## Records for this exercise
__________________________________________________

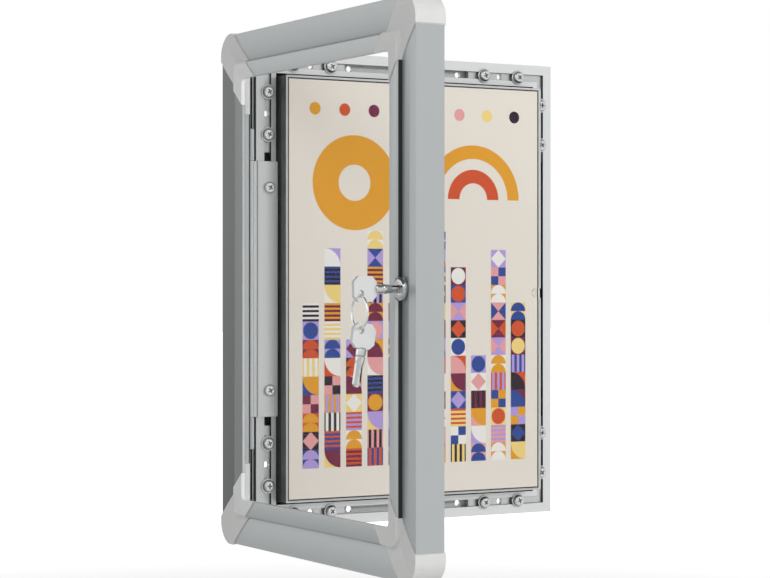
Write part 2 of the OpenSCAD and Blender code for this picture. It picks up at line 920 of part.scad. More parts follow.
// Key's blade with its root at the origin: the tail lies towards -Y and the tip towards +Y
module key_blade() {
    difference() {
        rotate([0, -90, 0])
            linear_extrude(height = blade_t, center = true)
                difference() {
                    polygon([
                        [-blade_w / 2, -tail_l], [blade_w / 2, -tail_l],
                        [blade_w / 2, blade_l - blade_tip], [blade_w / 2 - blade_tip, blade_l],
                        [blade_tip - blade_w / 2, blade_l], [-blade_w / 2, blade_l - blade_tip]
                    ]);
                    for (i = [0:2])
                        translate([blade_w / 2, blade_l - 4 - 2.6 * i])
                            rotate(45)
                                square(1 + 0.3 * (i % 2), center = true);
                }
        for (side = [-1, 1])
            translate([side * blade_t / 2, (blade_l + blade_tip) / 2, side * blade_w / 8])
                cube([2 * groove_cut_t, blade_l, groove_cut_w], center = true);
    }
}

// Key's head, moulded round the blade's tail, with the hole for the ring
module key_head() {
    rotate([0, -90, 0])
        difference() {
            linear_extrude(height = key_head_t, center = true)
                difference() {
                    polygon([
                        [head_chamfer - key_head_w / 2, -key_head_l], [key_head_w / 2 - head_chamfer, -key_head_l],
                        [key_head_w / 2, head_chamfer - key_head_l], [key_head_w / 2, -head_chamfer],
                        [key_head_w / 2 - head_chamfer, 0], [head_chamfer - key_head_w / 2, 0],
                        [-key_head_w / 2, -head_chamfer], [-key_head_w / 2, head_chamfer - key_head_l]
                    ]);
                    translate([-hole_side, hole_end - key_head_l]) circle(d = hole_d);
                }
            translate([0, blade_l / 2 - tail_l, 0])
                cube([blade_w, blade_l, blade_t], center = true);
        }
}

// Place of the key that is in the lock
module lock_key_place() {
    lock_place()
        translate([0, plug_front - blade_out, 0])
            children();
}

// Place of the key that hangs from the ring
module spare_key_place() {
    door_place()
        translate([lock_x, hole_y, spare_hole_z])
            rotate([-hang_lean - 90, 0, 0])
                translate([0, key_head_l - hole_end, hole_side])
                    children();
}

module lock_key() {
    color("#bfc0c2") lock_key_place() key_blade();
}

module lock_key_head() {
    color("#e2e3e4") lock_key_place() key_head();
}

module key_ring() {
    color("#c7c8ca")
        door_place()
            translate([lock_x, hole_y, ring_z])
                rotate([0, 90, 90])
                    rotate_extrude()
                        translate([ring_r, 0])
                            circle(d = wire_d, $fn = 24);
}

module spare_key() {
    color("#b4b5b8") spare_key_place() key_blade();
}

module spare_key_head() {
    color("#e2e3e4") spare_key_place() key_head();
}

back_rail_top();
back_rail_bottom();
back_stile_hinge();
back_stile_lock();
corner_bracket(-1, 1);  // corner_bracket_1
corner_bracket(1, 1);  // corner_bracket_2
corner_bracket(1, -1);  // corner_bracket_3
corner_bracket(-1, -1);  // corner_bracket_4
bracket_screws();
bracket_washers();
hinge_leaf();
leaf_screws();
leaf_nuts();
back_panel();
poster_tray();
tray_rivets();
poster_sheet();
poster_cover();
door_rail_top();
door_rail_bottom();
door_stile_hinge();
door_stile_lock();
corner_cap(-1, 1);  // corner_cap_1
corner_cap(1, 1);  // corner_cap_2
corner_cap(1, -1);  // corner_cap_3
corner_cap(-1, -1);  // corner_cap_4
glazing();
glazing_gasket();
hinge_bush(1);  // hinge_bush_top
hinge_bush(-1);  // hinge_bush_bottom
lock_body();
lock_washer();
lock_nut();
lock_plug();
lock_cam();
cam_screw();
lock_key();
lock_key_head();
key_ring();
spare_key();
spare_key_head();
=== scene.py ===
# Lockable poster case for an A4 sheet, shown with its door open and a key in the lock.
# The sections follow the case as it is put together, from the wall outwards.
import json
import math
import random

import bmesh
import bpy
from mathutils import Matrix, Vector


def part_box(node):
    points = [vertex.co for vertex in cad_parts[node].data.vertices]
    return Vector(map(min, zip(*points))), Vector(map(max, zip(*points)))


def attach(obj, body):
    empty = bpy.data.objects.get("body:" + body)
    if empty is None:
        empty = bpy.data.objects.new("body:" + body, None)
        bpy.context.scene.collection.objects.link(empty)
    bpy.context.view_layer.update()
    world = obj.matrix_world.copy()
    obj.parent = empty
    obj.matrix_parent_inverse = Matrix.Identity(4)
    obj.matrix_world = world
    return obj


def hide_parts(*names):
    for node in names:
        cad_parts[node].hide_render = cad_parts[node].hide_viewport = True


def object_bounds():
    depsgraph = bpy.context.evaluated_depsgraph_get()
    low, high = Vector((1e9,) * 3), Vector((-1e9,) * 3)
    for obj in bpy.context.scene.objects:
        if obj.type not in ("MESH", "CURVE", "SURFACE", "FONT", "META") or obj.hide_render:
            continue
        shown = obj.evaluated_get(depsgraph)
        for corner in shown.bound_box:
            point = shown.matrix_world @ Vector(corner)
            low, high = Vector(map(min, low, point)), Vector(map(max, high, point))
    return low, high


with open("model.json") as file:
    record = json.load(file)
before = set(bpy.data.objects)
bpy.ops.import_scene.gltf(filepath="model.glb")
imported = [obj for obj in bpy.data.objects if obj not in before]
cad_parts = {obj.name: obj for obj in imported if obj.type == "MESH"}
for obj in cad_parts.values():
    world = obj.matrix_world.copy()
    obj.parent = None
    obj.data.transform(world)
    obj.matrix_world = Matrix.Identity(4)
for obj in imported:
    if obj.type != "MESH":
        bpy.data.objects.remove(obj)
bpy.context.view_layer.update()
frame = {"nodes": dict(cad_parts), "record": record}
MM = 0.001

# Back frame: four bars of extruded aluminium with an open slot, mitred at the corners.
# Light silver anodising. Drawing the metal through its die leaves fine lines along each
# bar, and the saw leaves crisp ends that are only just broken.
SILVER = (0.77, 0.785, 0.785, 1.0)
SILVER_ROUGHNESS = 0.42
INSIDE_SHADE_DARK = (0.035, 0.038, 0.038, 1.0)
INSIDE_ROUGHNESS = 0.7
FLOOR_LIGHT_PALE = (0.93, 0.94, 0.94, 1.0)
# The hinge side of the back frame is a darker tone of the silver, as painted shade beside the open door
HINGE_SIDE_SHADE_TONE = 0.82
ANODISED_METALLIC = 0.5
BAR_EDGE = 0.22 * MM
WELD = 1e-6
FLAT_DEG = 0.3
CREASE_DEG = 32.0
GRAIN_PER_M = 2600.0
GRAIN_RUN_PER_M = 9.0
GRAIN_BUMP_MM = 0.01
ALONG_X, ALONG_Y, ALONG_Z = 0, 1, 2
# Sockets of a Mix node that is set to colours
MIX_A, MIX_B, MIX_RESULT = 6, 7, 2


def closed_copy(node, name, body, edge, segments=2, sharp_degrees=CREASE_DEG):
    """A welded copy of a CAD node with its sharp edges broken, which stands for the node."""
    mesh = frame["nodes"][node].data.copy()
    mesh.name = name
    welded = bmesh.new()
    welded.from_mesh(mesh)
    bmesh.ops.remove_doubles(welded, verts=welded.verts, dist=WELD)
    flat = math.radians(FLAT_DEG)
    bmesh.ops.dissolve_limit(welded, angle_limit=flat, verts=welded.verts, edges=welded.edges)
    welded.to_mesh(mesh)
    welded.free()
    mesh.materials.clear()
    mesh.shade_smooth()
    mesh.set_sharp_from_angle(angle=math.radians(sharp_degrees))
    piece = bpy.data.objects.new(name, mesh)
    bpy.context.scene.collection.objects.link(piece)
    if edge:
        bevel = piece.modifiers.new("broken_edges", "BEVEL")
        bevel.width = edge
        bevel.segments = segments
        bevel.limit_method = "ANGLE"
        bevel.angle_limit = math.radians(sharp_degrees)
        bevel.use_clamp_overlap = True
        bevel.harden_normals = True
    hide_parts(node)
    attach(piece, body)
    return piece


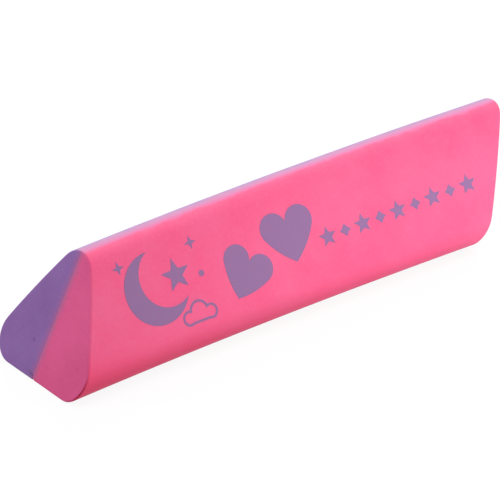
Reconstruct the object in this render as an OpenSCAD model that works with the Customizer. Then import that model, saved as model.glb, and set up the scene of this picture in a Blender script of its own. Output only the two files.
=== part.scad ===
// Triangular vinyl eraser bar, extruded in two colours and cut slanting at both ends.
// The bar lies along X with its printed pink face towards -Y and its flat base on Z = 0.
// Its origin is the middle of the space it fills, on the base.

/* [Bar] */
// Length over both slanted ends
bar_length = 72.5; // [68:0.5:90]
// Width of the section over its two lower corners
section_width = 17.6; // [16.5:0.1:20]
// Height of the section from the flat base to the ridge
section_height = 15.8; // [14.8:0.1:18]
// Radius of the three long corners
corner_radius = 3.1; // [2:0.1:3.4]
// Rise of each sloping face above a flat one
face_crown = 0.15; // [0.05:0.05:0.4]
// Sideways bow of the soft bar at the middle of its length
bow = 0.9; // [0.3:0.1:2]

/* [Cut ends] */
// Lean of the near end from upright, in degrees
near_end_lean = 26.4; // [10:0.1:34]
// Turn of the near end from square across the bar, in degrees
near_end_turn = 1.4; // [0:0.1:4]
// Lean of the far end from upright, in degrees
far_end_lean = 29.2; // [10:0.1:34]

/* [Two colours] */
// Distance of the parting line behind the middle of the base
parting_base_shift = 0.5; // [0:0.05:1.5]
// Distance of the parting line behind the middle of the ridge
parting_ridge_shift = 0.15; // [-0.5:0.05:0.5]

/* [Print] */
// Thickness of the printed ink film
ink_thickness = 0.08; // [0.05:0.01:0.12]
// Width of the thin printed lines
line_width = 0.3; // [0.2:0.05:0.5]

/* [Printed hearts] */
// Radius of the two round lobes of a heart
heart_lobe_radius = 2; // [1.5:0.1:2.2]
// Distance of each lobe's centre from the heart's own middle line
heart_lobe_offset = 1.95; // [1.4:0.05:1.95]
// Depth of the point below the lobes' centres
heart_point_depth = 4.95; // [4:0.05:5.2]
// Radius of the curved flanks that run down to the point
heart_flank_radius = 12; // [8:1:30]
// Size of the turned heart against the upright one
turned_heart_scale = 0.94; // [0.7:0.01:1]
// Turn of the turned heart, clockwise, in degrees
turned_heart_turn = 37; // [0:1:60]

/* [Printed moon] */
// Radius of the moon's outer edge
moon_radius = 4.7; // [3.5:0.1:4.9]
// Thickness of the crescent at its middle
crescent_thickness = 2.9; // [1.5:0.1:3.2]
// Distance from the moon's centre to the centre of its hollow side
crescent_offset = 2.2; // [1.8:0.1:2.4]
// Tip radius of the star beside the moon
moon_star_radius = 2.2; // [1.2:0.1:2.3]
// Radius of the middle puff of the small cloud
cloud_puff_radius = 1.4; // [1:0.1:1.6]

/* [Printed row] */
// Tip radius of the stars in the row
row_star_radius = 1.35; // [0.8:0.05:1.5]
// Tip radius of the diamonds between the stars
row_diamond_radius = 0.85; // [0.5:0.05:1]
// Distance from one figure of the row to the next
row_pitch = 2.75; // [2.5:0.05:2.9]

/* [Hidden] */
$fn = 64;

corner_steps = 12;
face_steps = 4;
revolve_steps = 1440;
cut_margin = 5;

// Places on the printed face: along the bar from its middle, and up the slope from the face's middle
upright_heart_place = [0.25, 2.35];
turned_heart_place = [-6.75, -0.65];
moon_place = [-20.6, 0.6];
moon_star_place = [-17.3, 1.3];
spark_places = [[-13.9, 4.5], [-25, 4.6]];
spark_radius = 0.9;
dot_place = [-13.7, 0.4];
dot_radius = 0.4;
cloud_place = [-15.6, -3.9];
row_place = [16.6, -1];
row_count = 9;

// Section outline in its own plane: front is negative, up is positive
front_foot = [corner_radius - section_width / 2, corner_radius];
back_foot = [section_width / 2 - corner_radius, corner_radius];
ridge = [0, section_height - corner_radius];
slope = atan2(ridge[1] - front_foot[1], ridge[0] - front_foot[0]);
half_face = norm(ridge - front_foot) / 2;
crown_reach = (half_face * half_face + face_crown * face_crown) / (2 * face_crown);
crown_angle = asin(half_face / crown_reach);
front_normal = [cos(90 + slope), sin(90 + slope)];
back_normal = [cos(90 - slope), sin(90 - slope)];
front_crown_centre = (ridge + front_foot) / 2 - crown_reach * cos(crown_angle) * front_normal;
back_crown_centre = (ridge + back_foot) / 2 - crown_reach * cos(crown_angle) * back_normal;
printed_face_middle = (ridge + front_foot) / 2 + corner_radius * front_normal;

// The bar's own line is an arc of this radius, bowed away from the printed face
bow_radius = bar_length * bar_length / (8 * bow) + bow / 2;
bow_half_angle = asin((bar_length / 2 + cut_margin) / bow_radius);

// The two cuts cross the middle of the base here
near_low = (back_foot[0] - bow / 2) * tan(near_end_turn) - bar_length / 2;
far_low = bar_length / 2 - section_height * tan(far_end_lean);

// The front foot of the near end is the bar's foremost point, and it sets the middle of the depth
near_foot_x = near_low + corner_radius * tan(near_end_lean) + section_width / 2 * tan(near_end_turn);
front_radius = bow_radius - section_width / 2;
front_reach = bow_radius - sqrt(front_radius * front_radius - near_foot_x * near_foot_x);
middle_y = (front_reach - section_width / 2) / 2;

function arc(centre, radius, from, to, steps) =
    [for (i = [0 : steps]) let (a = from + (to - from) * i / steps) centre + radius * [cos(a), sin(a)]];

// The rounded triangle, grown by the same amount on every side
function outline(grow) =
    let (
        corner = corner_radius + grow,
        face = crown_reach + corner_radius + grow
    )
    concat(
        arc(back_foot, corner, -90, 90 - slope - crown_angle, corner_steps),
        arc(back_crown_centre, face, 90 - slope - crown_angle, 90 - slope + crown_angle, face_steps),
        arc(ridge, corner, 90 - slope + crown_angle, 90 + slope - crown_angle, corner_steps),
        arc(front_crown_centre, face, 90 + slope - crown_angle, 90 + slope + crown_angle, face_steps),
        arc(front_foot, corner, 90 + slope + crown_angle, 270, corner_steps)
    );

// Half-plane in front of the parting line (side -1) or behind it (side 1)
module beside_parting(side) {
    drop = parting_base_shift - parting_ridge_shift;
    above = parting_ridge_shift - drop * cut_margin / section_height;
    below = parting_base_shift + drop * cut_margin / section_height;
    polygon([
        [below, -cut_margin],
        [above, section_height + cut_margin],
        [side * section_width, section_height + cut_margin],
        [side * section_width, -cut_margin]
    ]);
}

// A section swept along the bowed bar, past both ends
module sweep_along_bar() {
    translate([0, middle_y - bow_radius, 0])
        rotate_extrude(angle = 2 * bow_half_angle, start = 90 - bow_half_angle, $fn = revolve_steps)
            translate([bow_radius, 0])
                children();
}

// Everything past a slanted cut that crosses the base at the origin
module past_cut(lean) {
    run = tan(lean);
    top = section_height + cut_margin;
    rotate([90, 0, 0])
        linear_extrude(height = 4 * section_width, center = true)
            polygon([
                [-run * cut_margin, -cut_margin],
                [2 * bar_length, -cut_margin],
                [2 * bar_length, top],
                [run * top, top]
            ]);
}

// Everything between the two slanted end cuts
module between_end_cuts() {
    intersection() {
        translate([near_low, 0, 0])
            rotate([0, 0, near_end_turn])
                past_cut(near_end_lean);
        translate([far_low, 0, 0])
            rotate([0, 0, 180])
                past_cut(-far_end_lean);
    }
}

module colour_half(side) {
    intersection() {
        sweep_along_bar()
            intersection() {
                polygon(outline(0));
                beside_parting(side);
            }
        between_end_cuts();
    }
}

module pink_half() {
    color("#f4648f") colour_half(-1);
}

module purple_half() {
    color("#84619c") colour_half(1);
}

// One side of a heart runs from the notch round its lobe and down its flank to the point
module heart() {
    lobe = [heart_lobe_offset, 0];
    point = [0, -heart_point_depth];
    reach = heart_flank_radius - heart_lobe_radius;
    span = norm(lobe - point);
    join = atan2(heart_point_depth, heart_lobe_offset)
        - acos((span * span + reach * reach - heart_flank_radius * heart_flank_radius) / (2 * reach * span));
    flank_centre = lobe - reach * [cos(join), sin(join)];
    to_point = point - flank_centre;
    notch = acos(-heart_lobe_offset / heart_lobe_radius);
    right = concat(
        arc(lobe, heart_lobe_radius, notch, join, 16),
        arc(flank_centre, heart_flank_radius, join, atan2(to_point[1], to_point[0]), 5)
    );
    left = [for (i = [len(right) - 2 : -1 : 1]) [-right[i][0], right[i][1]]];
    polygon(concat(right, left));
}

module star(points, tip_radius, waist) {
    polygon([for (i = [0 : 2 * points - 1])
        let (a = 90 + 180 * i / points, r = i % 2 == 0 ? tip_radius : waist * tip_radius)
        r * [cos(a), sin(a)]]);
}

module crescent() {
    difference() {
        circle(moon_radius);
        translate(crescent_offset * [cos(30), sin(30)])
            circle(moon_radius + crescent_offset - crescent_thickness);
    }
}

// Two side puffs and a straight foot round the large puff, all drawn in by the same inset
module cloud_fill(inset) {
    side_puff = 0.72 * cloud_puff_radius;
    side_reach = cloud_puff_radius + 0.25 * side_puff;
    side_drop = 0.4 * cloud_puff_radius;
    foot_drop = side_drop + 0.9 * side_puff;
    circle(cloud_puff_radius - inset);
    for (side = [-1, 1])
        translate([side * side_reach, -side_drop])
            circle(side_puff - inset);
    translate([-side_reach, inset - foot_drop])
        square([2 * side_reach, foot_drop - inset]);
}

module cloud() {
    difference() {
        cloud_fill(0);
        cloud_fill(line_width);
    }
}

module printed_figures() {
    translate(upright_heart_place) heart();
    translate(turned_heart_place) rotate(-turned_heart_turn) scale(turned_heart_scale) heart();
    translate(moon_place) crescent();
    translate(moon_star_place) star(5, moon_star_radius, 0.42);
    for (place = spark_places) translate(place) star(4, spark_radius, 0.35);
    translate(dot_place) circle(dot_radius);
    translate(cloud_place) cloud();
    for (i = [0 : row_count - 1])
        translate(row_place + [(i - (row_count - 1) / 2) * row_pitch, 0])
            if (i % 2 == 0) star(5, row_star_radius, 0.45);
            else star(4, row_diamond_radius, 0.6);
}

// Ink film: the skin just outside the pink face, kept where a figure stands over it
module print() {
    color("#9b76a5")
        intersection() {
            sweep_along_bar()
                intersection() {
                    difference() {
                        polygon(outline(ink_thickness));
                        polygon(outline(0));
                    }
                    beside_parting(-1);
                }
            translate([0, printed_face_middle[0] + middle_y, printed_face_middle[1]])
                rotate([slope, 0, 0])
                    linear_extrude(height = section_height / 2, center = true)
                        printed_figures();
            between_end_cuts();
        }
}

pink_half();
purple_half();
print();
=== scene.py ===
"""Looks of a triangular vinyl eraser bar in two colours, with a print on its pink face."""

import math

import bmesh
import bpy
from mathutils import Matrix, Vector, noise


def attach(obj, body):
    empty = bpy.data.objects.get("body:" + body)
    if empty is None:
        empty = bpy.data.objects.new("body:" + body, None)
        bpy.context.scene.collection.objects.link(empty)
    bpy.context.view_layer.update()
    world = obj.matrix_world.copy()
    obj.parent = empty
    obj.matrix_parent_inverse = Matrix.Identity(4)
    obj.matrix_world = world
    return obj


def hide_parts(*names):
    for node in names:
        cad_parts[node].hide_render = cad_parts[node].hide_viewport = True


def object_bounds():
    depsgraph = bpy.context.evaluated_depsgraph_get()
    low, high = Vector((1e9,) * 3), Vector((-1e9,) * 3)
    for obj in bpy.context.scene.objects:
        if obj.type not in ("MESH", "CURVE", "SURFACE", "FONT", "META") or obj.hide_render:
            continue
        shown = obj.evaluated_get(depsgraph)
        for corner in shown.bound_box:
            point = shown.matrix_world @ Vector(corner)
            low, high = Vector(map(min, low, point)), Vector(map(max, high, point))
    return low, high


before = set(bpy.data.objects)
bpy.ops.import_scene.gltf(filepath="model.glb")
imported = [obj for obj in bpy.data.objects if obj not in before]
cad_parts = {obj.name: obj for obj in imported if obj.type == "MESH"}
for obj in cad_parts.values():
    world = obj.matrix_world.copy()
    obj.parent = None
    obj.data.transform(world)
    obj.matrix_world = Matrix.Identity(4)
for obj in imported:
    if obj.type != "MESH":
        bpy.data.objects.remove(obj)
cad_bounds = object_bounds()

MM = 0.001

# Sizes of the bar, in millimetres and radians, beside those that the frame gives
CORNER_RADIUS = 3.1
FACE_CROWN = 0.15
BOW = 0.9
NEAR_END_LEAN = math.radians(26.4)
NEAR_END_TURN = math.radians(1.4)
FAR_END_LEAN = math.radians(29.2)
PARTING_BASE_SHIFT = 0.5
PARTING_RIDGE_SHIFT = 0.15

low_corner = [value / MM for value in cad_bounds[0]]
high_corner = [value / MM for value in cad_bounds[1]]
BAR_LENGTH = round(high_corner[0] - low_corner[0], 2)
SECTION_HEIGHT = round(high_corner[2], 2)
SECTION_WIDTH = 17.6

# The lines of the section, worked out as the solid's own are
foot_reach = SECTION_WIDTH / 2 - CORNER_RADIUS
ridge_height = SECTION_HEIGHT - CORNER_RADIUS
slope = math.atan2(ridge_height - CORNER_RADIUS, foot_reach)
half_face = math.hypot(ridge_height - CORNER_RADIUS, foot_reach) / 2
crown_reach = (half_face ** 2 + FACE_CROWN ** 2) / (2 * FACE_CROWN)
crown_angle = math.asin(half_face / crown_reach)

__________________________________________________

Using the entries above, repeat only the lines from the one containing "Reconstruct the object" through the one containing "bow = 0.9; // [0.3:0.1:2]", end lines included.

Reconstruct the object in this render as an OpenSCAD model that works with the Customizer. Then import that model, saved as model.glb, and set up the scene of this picture in a Blender script of its own. Output only the two files.
=== part.scad ===
// Triangular vinyl eraser bar, extruded in two colours and cut slanting at both ends.
// The bar lies along X with its printed pink face towards -Y and its flat base on Z = 0.
// Its origin is the middle of the space it fills, on the base.

/* [Bar] */
// Length over both slanted ends
bar_length = 72.5; // [68:0.5:90]
// Width of the section over its two lower corners
section_width = 17.6; // [16.5:0.1:20]
// Height of the section from the flat base to the ridge
section_height = 15.8; // [14.8:0.1:18]
// Radius of the three long corners
corner_radius = 3.1; // [2:0.1:3.4]
// Rise of each sloping face above a flat one
face_crown = 0.15; // [0.05:0.05:0.4]
// Sideways bow of the soft bar at the middle of its length
bow = 0.9; // [0.3:0.1:2]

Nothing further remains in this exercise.